§ The problem:
Will you return, word for word, only the lines from the top of the data below down to and including the one with "foot_bevel = 0.15; // [0.05:0.05:0.4]"?

....

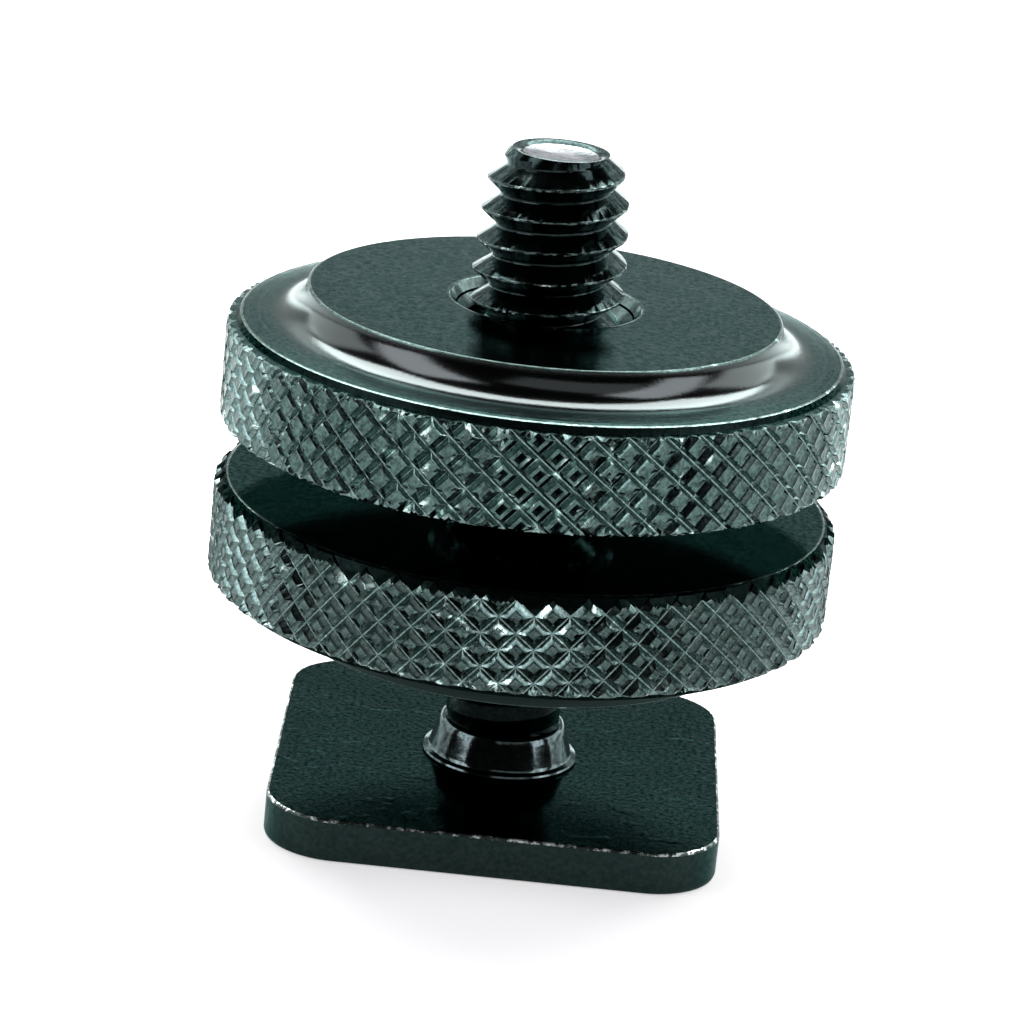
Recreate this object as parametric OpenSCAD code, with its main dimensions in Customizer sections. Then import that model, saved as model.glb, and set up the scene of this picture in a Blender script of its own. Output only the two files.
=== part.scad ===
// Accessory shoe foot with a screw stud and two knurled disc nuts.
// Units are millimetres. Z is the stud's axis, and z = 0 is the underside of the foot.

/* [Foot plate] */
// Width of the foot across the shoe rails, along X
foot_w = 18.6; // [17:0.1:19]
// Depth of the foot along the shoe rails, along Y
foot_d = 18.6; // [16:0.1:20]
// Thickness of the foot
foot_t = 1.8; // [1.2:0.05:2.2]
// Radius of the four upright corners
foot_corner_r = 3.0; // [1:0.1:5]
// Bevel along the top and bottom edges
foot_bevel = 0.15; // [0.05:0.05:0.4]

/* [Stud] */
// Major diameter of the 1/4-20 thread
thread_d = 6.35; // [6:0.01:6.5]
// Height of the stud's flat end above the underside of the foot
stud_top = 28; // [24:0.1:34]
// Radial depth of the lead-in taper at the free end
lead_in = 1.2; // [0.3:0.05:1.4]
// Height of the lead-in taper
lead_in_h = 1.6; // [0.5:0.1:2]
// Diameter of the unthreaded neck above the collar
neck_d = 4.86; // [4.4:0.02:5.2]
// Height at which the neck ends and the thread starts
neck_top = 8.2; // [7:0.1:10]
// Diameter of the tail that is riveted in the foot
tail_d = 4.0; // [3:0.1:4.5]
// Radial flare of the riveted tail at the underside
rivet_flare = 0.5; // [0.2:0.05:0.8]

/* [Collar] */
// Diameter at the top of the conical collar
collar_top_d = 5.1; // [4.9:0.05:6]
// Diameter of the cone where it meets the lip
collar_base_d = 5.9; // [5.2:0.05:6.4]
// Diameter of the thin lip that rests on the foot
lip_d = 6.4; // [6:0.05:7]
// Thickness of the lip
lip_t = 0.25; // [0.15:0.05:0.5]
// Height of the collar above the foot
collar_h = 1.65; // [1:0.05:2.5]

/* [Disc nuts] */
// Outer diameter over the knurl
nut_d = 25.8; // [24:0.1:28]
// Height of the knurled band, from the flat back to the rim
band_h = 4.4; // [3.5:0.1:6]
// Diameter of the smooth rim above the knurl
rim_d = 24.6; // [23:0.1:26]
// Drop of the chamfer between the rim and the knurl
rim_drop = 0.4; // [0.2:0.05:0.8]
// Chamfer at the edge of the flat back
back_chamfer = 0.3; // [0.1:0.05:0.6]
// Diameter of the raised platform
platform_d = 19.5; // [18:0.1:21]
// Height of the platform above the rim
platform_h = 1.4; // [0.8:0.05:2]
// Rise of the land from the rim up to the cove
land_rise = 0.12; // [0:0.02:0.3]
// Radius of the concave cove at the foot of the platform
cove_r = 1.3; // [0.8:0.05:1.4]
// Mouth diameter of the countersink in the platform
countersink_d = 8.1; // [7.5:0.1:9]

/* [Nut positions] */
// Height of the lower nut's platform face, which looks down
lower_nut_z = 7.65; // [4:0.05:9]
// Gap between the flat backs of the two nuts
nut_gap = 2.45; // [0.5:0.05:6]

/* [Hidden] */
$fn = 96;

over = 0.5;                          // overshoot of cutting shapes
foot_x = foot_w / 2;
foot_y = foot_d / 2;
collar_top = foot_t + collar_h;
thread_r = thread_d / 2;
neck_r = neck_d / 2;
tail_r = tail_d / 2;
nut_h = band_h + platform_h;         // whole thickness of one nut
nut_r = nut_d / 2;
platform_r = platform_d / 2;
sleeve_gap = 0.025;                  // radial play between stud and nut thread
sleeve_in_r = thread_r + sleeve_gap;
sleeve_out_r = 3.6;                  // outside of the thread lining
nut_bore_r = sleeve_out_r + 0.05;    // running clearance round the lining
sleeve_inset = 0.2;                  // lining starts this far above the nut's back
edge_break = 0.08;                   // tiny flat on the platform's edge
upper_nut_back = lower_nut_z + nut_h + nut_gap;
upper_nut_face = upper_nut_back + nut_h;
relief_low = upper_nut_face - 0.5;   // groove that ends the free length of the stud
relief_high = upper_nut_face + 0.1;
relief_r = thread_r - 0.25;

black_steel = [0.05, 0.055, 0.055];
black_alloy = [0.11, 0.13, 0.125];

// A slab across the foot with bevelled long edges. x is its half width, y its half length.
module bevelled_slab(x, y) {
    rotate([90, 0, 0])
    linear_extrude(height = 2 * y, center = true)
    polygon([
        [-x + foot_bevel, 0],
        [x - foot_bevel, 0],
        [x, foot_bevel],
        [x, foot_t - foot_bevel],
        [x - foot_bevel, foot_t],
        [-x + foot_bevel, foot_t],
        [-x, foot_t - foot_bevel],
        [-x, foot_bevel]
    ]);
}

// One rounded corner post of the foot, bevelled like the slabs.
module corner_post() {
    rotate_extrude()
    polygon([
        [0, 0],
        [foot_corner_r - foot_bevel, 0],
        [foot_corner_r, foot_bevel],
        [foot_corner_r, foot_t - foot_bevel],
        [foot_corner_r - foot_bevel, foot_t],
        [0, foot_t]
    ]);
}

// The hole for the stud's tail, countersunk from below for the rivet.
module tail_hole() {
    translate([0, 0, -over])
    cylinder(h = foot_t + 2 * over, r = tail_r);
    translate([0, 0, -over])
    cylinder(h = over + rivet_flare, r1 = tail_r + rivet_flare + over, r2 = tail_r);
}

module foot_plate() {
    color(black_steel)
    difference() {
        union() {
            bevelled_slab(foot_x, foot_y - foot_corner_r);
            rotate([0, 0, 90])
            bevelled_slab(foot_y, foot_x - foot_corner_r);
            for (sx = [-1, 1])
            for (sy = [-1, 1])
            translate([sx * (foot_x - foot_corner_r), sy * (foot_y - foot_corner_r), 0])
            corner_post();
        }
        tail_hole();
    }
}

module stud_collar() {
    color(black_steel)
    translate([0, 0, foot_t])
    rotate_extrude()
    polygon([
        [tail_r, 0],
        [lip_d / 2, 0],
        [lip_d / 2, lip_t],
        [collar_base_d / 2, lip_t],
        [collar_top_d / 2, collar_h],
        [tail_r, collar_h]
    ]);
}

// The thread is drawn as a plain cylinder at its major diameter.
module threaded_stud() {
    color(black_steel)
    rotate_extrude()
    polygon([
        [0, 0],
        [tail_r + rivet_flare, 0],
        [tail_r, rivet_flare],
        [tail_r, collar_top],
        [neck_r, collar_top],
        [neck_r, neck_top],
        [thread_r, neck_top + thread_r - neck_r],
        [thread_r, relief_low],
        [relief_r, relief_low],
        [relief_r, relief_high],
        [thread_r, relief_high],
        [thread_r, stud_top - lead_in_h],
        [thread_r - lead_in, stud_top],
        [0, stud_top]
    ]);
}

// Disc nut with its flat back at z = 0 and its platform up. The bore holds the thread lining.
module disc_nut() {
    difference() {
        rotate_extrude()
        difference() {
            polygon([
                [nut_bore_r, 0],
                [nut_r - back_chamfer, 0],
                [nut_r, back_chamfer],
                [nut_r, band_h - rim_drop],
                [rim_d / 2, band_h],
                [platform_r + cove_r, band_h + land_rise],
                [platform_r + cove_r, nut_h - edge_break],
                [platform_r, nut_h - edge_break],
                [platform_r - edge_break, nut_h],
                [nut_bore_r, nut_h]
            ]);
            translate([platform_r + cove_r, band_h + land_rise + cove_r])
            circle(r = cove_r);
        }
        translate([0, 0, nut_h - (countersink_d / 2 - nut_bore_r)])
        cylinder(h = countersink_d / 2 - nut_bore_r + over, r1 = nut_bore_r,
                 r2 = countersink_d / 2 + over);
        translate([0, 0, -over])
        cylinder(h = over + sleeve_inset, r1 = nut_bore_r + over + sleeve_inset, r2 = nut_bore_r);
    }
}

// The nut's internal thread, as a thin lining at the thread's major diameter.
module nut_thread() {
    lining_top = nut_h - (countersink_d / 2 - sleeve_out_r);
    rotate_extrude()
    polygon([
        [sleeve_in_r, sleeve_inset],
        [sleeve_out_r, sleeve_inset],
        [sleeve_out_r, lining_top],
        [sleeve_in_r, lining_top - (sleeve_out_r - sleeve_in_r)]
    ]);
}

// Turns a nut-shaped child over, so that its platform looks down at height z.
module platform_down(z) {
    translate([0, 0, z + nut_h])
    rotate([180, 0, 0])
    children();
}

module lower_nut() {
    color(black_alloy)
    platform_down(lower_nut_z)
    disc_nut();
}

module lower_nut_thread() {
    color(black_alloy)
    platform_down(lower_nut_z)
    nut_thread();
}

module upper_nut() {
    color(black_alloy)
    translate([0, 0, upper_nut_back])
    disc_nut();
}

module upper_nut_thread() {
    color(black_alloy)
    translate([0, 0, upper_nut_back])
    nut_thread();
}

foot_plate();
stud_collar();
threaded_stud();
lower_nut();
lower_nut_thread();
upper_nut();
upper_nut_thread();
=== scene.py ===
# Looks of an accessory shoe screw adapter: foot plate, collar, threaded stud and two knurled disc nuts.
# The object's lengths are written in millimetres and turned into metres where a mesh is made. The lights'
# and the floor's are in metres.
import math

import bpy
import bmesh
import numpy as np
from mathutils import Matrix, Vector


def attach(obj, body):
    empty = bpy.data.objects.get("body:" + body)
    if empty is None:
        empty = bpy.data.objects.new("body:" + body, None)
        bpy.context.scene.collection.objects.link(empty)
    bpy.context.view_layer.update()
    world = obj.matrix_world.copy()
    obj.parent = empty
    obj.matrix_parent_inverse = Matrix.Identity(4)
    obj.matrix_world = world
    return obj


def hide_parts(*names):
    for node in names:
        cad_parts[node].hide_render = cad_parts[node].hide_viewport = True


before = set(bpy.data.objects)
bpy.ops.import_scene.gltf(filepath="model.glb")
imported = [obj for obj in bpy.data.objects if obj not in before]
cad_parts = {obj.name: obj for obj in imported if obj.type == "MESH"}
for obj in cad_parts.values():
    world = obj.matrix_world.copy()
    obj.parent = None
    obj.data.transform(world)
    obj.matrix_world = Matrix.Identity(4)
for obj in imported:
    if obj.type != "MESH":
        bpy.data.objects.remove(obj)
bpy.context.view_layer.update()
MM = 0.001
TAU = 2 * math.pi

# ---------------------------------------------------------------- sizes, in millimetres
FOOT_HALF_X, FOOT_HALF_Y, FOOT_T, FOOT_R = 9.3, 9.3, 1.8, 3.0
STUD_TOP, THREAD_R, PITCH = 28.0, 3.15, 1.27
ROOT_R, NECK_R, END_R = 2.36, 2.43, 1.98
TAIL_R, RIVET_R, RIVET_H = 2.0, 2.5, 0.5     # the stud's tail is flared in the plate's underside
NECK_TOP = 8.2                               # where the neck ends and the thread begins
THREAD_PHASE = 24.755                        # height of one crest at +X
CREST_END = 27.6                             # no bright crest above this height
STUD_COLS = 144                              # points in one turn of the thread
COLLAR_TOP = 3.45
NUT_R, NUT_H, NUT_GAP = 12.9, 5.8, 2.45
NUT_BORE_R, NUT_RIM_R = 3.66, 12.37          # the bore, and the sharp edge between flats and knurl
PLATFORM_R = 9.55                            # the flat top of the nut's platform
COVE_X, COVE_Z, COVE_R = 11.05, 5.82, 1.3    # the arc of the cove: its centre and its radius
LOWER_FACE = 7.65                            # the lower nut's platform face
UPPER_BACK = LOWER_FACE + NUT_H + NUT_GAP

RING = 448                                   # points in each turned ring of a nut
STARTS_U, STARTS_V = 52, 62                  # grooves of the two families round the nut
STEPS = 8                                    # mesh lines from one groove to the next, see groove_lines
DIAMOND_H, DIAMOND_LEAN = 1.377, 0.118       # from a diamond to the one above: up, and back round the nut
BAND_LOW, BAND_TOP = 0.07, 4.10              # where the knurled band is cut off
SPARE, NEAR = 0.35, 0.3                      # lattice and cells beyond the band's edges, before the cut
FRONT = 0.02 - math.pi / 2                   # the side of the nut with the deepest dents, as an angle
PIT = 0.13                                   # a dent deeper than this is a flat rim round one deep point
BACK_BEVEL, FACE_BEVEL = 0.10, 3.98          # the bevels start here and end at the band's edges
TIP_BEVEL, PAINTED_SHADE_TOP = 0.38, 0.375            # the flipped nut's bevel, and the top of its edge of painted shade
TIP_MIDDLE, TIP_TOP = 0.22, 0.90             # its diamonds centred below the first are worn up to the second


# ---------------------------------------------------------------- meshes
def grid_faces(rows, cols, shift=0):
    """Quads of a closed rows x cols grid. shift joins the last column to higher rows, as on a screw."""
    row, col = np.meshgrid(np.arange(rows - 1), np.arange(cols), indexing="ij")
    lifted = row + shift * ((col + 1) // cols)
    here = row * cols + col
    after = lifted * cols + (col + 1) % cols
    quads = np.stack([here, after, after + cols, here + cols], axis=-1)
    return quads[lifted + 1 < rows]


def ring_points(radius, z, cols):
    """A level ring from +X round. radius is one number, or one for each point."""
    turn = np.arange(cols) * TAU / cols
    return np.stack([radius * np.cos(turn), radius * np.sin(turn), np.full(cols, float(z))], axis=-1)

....

§ Expected output:
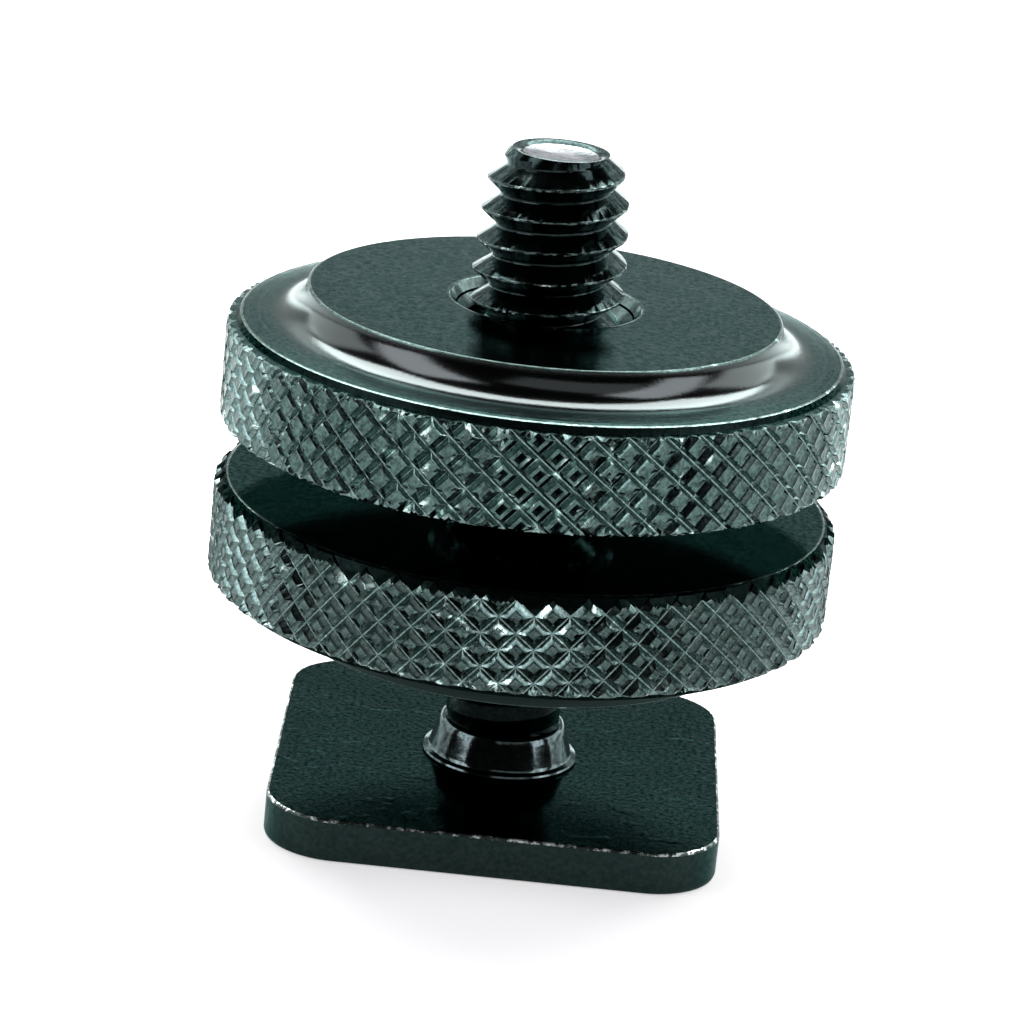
Recreate this object as parametric OpenSCAD code, with its main dimensions in Customizer sections. Then import that model, saved as model.glb, and set up the scene of this picture in a Blender script of its own. Output only the two files.
=== part.scad ===
// Accessory shoe foot with a screw stud and two knurled disc nuts.
// Units are millimetres. Z is the stud's axis, and z = 0 is the underside of the foot.

/* [Foot plate] */
// Width of the foot across the shoe rails, along X
foot_w = 18.6; // [17:0.1:19]
// Depth of the foot along the shoe rails, along Y
foot_d = 18.6; // [16:0.1:20]
// Thickness of the foot
foot_t = 1.8; // [1.2:0.05:2.2]
// Radius of the four upright corners
foot_corner_r = 3.0; // [1:0.1:5]
// Bevel along the top and bottom edges
foot_bevel = 0.15; // [0.05:0.05:0.4]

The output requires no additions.